Object modeling scripts:
****************

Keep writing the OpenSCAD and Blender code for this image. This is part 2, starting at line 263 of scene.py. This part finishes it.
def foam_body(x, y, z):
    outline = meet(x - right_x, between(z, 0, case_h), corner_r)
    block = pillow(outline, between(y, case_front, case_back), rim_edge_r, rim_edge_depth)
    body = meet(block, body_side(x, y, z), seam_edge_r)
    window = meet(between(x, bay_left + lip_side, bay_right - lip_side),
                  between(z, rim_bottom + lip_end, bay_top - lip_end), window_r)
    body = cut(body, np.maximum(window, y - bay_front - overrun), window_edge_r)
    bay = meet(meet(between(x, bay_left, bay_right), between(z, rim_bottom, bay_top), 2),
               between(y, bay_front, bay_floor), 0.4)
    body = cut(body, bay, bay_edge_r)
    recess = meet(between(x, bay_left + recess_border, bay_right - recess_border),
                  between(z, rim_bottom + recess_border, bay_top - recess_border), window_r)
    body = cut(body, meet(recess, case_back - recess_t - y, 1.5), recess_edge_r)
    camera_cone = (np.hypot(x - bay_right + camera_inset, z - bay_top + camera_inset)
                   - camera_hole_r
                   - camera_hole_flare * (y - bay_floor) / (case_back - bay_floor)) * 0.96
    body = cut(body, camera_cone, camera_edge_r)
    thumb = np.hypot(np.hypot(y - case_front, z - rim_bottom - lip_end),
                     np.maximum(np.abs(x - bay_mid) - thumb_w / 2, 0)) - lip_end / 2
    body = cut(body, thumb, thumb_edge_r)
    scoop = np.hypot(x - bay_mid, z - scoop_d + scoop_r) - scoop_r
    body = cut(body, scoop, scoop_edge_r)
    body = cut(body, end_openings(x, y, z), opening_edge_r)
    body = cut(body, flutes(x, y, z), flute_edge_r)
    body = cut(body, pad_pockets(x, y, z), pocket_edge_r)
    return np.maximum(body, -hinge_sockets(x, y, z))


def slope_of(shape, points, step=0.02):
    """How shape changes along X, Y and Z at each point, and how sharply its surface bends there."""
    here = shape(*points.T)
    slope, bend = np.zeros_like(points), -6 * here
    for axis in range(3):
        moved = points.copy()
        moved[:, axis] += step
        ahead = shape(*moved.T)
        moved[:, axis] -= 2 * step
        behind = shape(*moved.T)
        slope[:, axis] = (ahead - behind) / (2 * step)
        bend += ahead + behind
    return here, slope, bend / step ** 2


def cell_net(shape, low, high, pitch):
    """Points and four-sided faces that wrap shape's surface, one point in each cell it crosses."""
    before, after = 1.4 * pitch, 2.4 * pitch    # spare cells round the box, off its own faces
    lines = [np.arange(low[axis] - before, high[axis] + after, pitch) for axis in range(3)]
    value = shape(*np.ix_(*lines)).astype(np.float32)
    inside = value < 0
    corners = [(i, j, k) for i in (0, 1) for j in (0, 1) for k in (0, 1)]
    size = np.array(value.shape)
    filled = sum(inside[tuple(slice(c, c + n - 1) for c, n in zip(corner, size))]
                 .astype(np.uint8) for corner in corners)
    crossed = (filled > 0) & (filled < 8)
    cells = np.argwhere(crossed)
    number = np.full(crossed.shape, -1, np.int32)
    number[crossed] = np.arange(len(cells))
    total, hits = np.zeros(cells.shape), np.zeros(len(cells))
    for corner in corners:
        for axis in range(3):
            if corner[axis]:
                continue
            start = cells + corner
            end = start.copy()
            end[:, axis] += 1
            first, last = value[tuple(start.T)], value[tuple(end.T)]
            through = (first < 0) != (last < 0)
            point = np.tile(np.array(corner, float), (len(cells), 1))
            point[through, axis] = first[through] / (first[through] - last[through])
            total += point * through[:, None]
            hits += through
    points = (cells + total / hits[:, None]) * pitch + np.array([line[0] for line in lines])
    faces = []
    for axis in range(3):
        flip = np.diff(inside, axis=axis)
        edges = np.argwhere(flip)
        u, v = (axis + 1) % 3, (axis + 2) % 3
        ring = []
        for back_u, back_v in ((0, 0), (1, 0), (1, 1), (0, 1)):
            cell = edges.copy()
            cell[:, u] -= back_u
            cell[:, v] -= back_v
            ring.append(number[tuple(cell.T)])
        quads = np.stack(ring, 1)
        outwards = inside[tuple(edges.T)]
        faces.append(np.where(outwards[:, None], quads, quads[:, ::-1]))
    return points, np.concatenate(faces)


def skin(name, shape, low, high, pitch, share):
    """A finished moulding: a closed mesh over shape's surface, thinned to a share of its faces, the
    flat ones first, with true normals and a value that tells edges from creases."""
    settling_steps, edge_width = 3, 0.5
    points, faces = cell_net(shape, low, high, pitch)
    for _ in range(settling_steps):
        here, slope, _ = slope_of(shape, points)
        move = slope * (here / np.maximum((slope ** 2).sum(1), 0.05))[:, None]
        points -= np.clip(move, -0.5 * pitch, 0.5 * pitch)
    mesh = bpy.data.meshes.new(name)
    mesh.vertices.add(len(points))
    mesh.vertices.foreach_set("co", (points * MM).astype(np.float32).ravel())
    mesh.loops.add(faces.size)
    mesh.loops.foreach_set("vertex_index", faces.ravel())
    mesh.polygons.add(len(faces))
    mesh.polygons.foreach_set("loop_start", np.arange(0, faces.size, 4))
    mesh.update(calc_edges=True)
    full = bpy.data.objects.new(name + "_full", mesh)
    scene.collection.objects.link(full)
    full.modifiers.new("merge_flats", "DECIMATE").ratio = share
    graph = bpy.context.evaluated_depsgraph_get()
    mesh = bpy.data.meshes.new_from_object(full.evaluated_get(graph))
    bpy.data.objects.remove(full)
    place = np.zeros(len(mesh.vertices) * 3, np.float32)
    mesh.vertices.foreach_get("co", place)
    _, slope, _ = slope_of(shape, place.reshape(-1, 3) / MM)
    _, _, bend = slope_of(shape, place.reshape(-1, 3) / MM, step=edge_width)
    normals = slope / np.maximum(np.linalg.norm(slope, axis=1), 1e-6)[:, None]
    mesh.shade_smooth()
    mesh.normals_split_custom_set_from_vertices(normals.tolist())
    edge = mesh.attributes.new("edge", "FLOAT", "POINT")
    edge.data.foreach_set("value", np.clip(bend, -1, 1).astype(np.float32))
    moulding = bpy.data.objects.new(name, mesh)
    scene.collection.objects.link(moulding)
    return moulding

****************

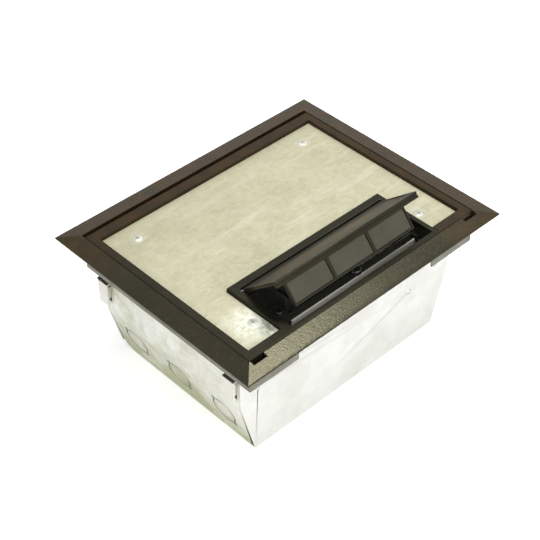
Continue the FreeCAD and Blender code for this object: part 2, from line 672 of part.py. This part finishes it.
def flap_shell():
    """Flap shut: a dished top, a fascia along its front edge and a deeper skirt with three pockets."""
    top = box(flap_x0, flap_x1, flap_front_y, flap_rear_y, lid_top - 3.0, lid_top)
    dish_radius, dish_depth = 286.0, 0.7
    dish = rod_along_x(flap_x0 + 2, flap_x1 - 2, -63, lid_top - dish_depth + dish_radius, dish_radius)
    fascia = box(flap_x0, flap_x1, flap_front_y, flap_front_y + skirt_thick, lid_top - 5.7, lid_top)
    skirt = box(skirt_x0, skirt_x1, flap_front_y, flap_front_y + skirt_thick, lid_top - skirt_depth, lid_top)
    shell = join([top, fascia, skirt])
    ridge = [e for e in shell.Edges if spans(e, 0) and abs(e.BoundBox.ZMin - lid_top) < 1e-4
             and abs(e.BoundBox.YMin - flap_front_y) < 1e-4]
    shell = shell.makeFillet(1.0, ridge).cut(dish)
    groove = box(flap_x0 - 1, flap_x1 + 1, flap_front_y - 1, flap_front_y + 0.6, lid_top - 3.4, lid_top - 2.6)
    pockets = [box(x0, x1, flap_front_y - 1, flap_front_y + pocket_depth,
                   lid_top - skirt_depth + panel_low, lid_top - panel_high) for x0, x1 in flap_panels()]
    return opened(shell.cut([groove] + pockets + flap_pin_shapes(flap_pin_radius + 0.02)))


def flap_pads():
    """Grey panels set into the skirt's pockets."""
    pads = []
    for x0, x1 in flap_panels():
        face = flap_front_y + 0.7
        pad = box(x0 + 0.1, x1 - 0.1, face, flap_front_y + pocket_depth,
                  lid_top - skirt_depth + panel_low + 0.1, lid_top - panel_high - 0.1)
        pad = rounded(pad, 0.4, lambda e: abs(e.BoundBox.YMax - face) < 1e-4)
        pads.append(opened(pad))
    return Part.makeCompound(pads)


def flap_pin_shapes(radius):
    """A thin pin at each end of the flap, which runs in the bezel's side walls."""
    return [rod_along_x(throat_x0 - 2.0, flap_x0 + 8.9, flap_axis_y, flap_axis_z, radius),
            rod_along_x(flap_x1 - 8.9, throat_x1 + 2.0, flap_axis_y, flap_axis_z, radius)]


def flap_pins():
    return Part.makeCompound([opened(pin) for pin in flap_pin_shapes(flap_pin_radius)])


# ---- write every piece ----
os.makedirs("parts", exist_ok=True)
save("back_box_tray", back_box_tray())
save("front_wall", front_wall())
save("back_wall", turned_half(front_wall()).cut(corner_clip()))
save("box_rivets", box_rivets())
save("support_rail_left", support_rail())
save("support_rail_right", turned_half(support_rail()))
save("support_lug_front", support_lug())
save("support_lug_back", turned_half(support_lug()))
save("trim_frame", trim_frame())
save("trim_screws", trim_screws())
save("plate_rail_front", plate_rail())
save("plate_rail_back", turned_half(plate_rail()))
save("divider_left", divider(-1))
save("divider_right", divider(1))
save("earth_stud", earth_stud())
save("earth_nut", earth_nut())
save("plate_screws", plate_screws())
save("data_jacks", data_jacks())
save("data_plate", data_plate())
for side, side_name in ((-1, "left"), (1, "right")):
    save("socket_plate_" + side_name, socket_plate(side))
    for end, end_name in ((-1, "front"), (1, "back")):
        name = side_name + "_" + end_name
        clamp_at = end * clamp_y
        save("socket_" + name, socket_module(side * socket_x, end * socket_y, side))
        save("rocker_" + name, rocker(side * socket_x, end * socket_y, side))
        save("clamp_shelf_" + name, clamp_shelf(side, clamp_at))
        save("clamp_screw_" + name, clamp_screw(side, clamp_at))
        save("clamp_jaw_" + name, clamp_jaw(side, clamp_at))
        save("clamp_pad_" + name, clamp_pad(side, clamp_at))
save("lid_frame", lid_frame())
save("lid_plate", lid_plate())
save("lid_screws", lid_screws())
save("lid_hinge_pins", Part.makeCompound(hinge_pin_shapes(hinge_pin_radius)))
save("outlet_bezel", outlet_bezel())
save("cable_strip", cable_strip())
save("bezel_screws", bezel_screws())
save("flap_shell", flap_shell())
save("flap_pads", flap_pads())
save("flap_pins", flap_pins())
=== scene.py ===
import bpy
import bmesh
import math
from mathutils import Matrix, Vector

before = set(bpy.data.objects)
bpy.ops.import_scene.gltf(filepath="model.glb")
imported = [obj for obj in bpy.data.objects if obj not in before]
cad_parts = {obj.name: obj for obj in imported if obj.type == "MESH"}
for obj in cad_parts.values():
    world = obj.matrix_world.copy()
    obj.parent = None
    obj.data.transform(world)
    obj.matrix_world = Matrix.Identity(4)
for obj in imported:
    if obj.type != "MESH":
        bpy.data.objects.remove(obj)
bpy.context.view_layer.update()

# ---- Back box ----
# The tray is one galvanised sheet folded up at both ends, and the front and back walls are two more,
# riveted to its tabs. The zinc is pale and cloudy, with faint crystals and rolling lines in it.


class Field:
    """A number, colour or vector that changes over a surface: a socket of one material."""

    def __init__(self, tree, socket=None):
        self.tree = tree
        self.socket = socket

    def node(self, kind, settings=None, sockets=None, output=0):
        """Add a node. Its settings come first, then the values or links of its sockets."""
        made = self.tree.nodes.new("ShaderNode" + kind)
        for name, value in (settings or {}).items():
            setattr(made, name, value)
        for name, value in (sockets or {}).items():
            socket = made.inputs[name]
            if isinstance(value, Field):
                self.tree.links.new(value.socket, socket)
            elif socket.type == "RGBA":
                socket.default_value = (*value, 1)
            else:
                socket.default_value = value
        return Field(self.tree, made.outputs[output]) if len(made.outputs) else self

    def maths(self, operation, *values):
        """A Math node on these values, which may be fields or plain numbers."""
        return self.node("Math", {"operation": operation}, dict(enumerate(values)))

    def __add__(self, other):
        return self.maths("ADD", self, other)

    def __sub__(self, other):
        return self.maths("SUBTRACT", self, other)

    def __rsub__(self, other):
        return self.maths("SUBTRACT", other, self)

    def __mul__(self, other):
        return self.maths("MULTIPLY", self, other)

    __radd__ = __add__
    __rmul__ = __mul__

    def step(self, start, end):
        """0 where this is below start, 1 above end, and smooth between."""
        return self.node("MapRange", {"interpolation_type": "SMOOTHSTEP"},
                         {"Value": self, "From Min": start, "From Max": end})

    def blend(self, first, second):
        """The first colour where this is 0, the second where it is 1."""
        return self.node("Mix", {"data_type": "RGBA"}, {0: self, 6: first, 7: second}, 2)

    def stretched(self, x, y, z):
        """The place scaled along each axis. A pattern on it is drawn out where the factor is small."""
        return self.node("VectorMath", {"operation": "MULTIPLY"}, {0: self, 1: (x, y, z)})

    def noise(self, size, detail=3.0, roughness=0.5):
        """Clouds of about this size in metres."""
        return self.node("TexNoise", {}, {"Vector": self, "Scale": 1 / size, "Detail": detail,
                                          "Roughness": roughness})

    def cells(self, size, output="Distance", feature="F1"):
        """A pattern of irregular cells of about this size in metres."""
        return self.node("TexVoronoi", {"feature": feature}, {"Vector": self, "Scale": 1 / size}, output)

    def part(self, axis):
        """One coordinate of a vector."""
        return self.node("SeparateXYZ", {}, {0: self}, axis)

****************

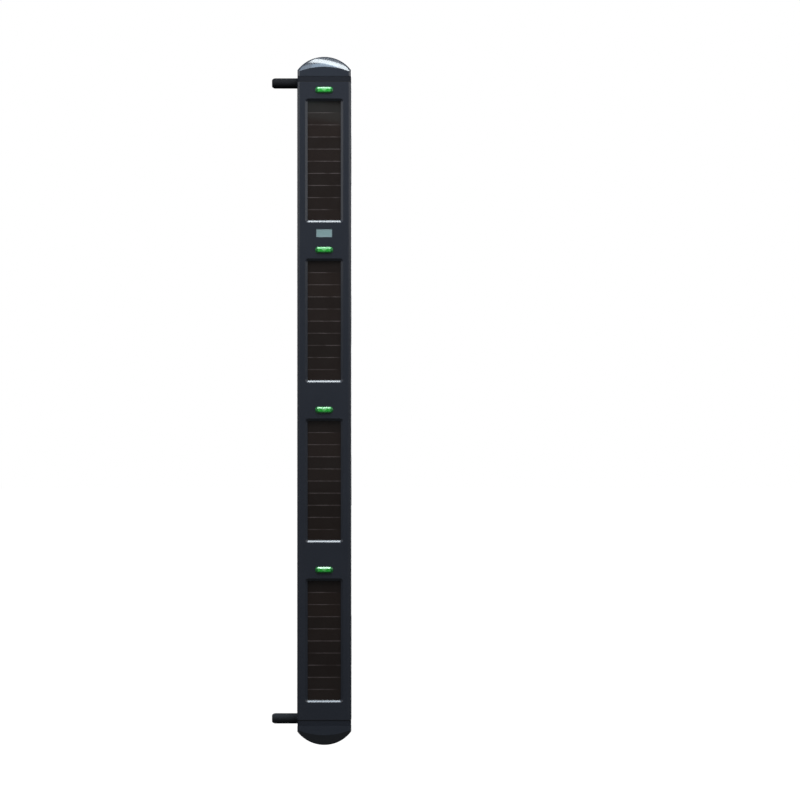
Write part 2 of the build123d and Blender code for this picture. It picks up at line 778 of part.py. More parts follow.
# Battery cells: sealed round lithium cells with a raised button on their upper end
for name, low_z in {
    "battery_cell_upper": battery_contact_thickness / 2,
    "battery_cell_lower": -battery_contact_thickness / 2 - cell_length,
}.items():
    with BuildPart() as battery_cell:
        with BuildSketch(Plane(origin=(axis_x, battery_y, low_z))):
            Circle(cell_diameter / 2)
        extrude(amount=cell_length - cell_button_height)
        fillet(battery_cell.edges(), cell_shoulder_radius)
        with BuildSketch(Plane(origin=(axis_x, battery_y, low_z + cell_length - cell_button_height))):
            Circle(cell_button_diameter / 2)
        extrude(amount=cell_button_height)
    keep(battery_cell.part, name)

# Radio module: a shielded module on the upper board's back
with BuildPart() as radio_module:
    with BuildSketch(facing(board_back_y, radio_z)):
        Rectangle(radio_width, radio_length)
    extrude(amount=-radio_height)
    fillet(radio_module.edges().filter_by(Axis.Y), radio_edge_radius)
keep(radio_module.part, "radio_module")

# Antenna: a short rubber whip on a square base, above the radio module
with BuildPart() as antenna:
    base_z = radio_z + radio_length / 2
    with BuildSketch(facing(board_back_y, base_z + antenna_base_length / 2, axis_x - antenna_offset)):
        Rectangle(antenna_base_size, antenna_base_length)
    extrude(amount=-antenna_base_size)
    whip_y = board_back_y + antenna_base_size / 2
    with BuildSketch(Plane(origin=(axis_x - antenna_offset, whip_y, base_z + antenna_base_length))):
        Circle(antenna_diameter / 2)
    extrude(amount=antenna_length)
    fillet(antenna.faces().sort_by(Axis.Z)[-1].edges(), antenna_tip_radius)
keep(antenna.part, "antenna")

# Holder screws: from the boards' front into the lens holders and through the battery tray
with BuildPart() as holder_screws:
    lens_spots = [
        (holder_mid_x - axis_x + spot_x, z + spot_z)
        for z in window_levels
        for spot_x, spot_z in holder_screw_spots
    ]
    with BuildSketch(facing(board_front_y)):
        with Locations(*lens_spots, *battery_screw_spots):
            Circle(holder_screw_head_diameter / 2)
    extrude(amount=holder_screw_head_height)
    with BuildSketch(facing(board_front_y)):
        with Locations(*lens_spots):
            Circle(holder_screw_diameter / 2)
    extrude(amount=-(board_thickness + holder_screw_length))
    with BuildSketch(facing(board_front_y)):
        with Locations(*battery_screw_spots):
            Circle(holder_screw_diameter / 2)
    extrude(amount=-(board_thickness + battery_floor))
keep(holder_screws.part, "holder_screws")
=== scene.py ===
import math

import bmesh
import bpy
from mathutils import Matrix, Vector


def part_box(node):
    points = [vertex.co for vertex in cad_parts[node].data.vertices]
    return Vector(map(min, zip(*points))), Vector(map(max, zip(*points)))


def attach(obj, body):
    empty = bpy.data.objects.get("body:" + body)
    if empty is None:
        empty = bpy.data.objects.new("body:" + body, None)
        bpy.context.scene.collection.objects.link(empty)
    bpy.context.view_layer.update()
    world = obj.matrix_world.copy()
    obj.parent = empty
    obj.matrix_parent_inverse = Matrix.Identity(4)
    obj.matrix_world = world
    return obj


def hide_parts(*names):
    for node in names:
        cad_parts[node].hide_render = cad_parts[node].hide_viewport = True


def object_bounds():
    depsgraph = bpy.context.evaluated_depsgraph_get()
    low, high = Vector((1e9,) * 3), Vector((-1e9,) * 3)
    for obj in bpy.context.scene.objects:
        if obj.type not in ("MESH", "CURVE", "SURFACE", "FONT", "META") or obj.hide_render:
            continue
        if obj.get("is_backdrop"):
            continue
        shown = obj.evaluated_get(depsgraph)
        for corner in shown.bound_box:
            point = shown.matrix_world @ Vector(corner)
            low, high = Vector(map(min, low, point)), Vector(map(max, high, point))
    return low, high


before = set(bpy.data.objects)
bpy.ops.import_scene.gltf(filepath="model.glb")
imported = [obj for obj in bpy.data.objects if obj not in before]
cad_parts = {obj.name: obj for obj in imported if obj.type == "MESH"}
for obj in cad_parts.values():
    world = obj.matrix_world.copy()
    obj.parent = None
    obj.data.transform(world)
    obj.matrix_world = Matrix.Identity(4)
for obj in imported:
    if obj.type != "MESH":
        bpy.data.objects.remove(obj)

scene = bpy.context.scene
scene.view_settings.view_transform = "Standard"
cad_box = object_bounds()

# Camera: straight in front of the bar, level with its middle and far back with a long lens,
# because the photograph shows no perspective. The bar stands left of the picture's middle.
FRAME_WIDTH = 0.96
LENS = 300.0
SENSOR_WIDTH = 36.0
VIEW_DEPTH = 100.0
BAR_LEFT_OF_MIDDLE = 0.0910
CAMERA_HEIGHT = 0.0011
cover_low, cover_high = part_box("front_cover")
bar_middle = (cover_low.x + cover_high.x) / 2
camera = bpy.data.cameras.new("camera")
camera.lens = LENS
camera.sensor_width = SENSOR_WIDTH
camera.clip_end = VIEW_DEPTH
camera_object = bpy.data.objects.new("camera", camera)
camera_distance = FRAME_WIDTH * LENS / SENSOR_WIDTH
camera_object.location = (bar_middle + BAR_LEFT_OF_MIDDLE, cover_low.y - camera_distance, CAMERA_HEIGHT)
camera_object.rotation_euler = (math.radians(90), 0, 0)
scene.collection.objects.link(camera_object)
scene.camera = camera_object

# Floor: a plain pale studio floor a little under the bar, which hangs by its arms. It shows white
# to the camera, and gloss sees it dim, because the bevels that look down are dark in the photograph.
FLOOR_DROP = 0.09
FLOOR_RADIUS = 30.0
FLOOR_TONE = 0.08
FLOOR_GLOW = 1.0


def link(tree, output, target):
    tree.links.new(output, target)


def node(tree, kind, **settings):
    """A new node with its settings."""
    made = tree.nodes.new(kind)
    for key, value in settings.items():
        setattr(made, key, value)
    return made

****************

_EXERCISE GOAL_
The required output is an exact reproduction of the lines starting at the one that contains "Keep writing the" and ending at the one that contains "return np.maximum(body, -hinge_sockets(x, y, z))". Both boundary lines belong to it.

_EXERCISE ANSWER_
Keep writing the OpenSCAD and Blender code for this image. This is part 2, starting at line 263 of scene.py. This part finishes it.
def foam_body(x, y, z):
    outline = meet(x - right_x, between(z, 0, case_h), corner_r)
    block = pillow(outline, between(y, case_front, case_back), rim_edge_r, rim_edge_depth)
    body = meet(block, body_side(x, y, z), seam_edge_r)
    window = meet(between(x, bay_left + lip_side, bay_right - lip_side),
                  between(z, rim_bottom + lip_end, bay_top - lip_end), window_r)
    body = cut(body, np.maximum(window, y - bay_front - overrun), window_edge_r)
    bay = meet(meet(between(x, bay_left, bay_right), between(z, rim_bottom, bay_top), 2),
               between(y, bay_front, bay_floor), 0.4)
    body = cut(body, bay, bay_edge_r)
    recess = meet(between(x, bay_left + recess_border, bay_right - recess_border),
                  between(z, rim_bottom + recess_border, bay_top - recess_border), window_r)
    body = cut(body, meet(recess, case_back - recess_t - y, 1.5), recess_edge_r)
    camera_cone = (np.hypot(x - bay_right + camera_inset, z - bay_top + camera_inset)
                   - camera_hole_r
                   - camera_hole_flare * (y - bay_floor) / (case_back - bay_floor)) * 0.96
    body = cut(body, camera_cone, camera_edge_r)
    thumb = np.hypot(np.hypot(y - case_front, z - rim_bottom - lip_end),
                     np.maximum(np.abs(x - bay_mid) - thumb_w / 2, 0)) - lip_end / 2
    body = cut(body, thumb, thumb_edge_r)
    scoop = np.hypot(x - bay_mid, z - scoop_d + scoop_r) - scoop_r
    body = cut(body, scoop, scoop_edge_r)
    body = cut(body, end_openings(x, y, z), opening_edge_r)
    body = cut(body, flutes(x, y, z), flute_edge_r)
    body = cut(body, pad_pockets(x, y, z), pocket_edge_r)
    return np.maximum(body, -hinge_sockets(x, y, z))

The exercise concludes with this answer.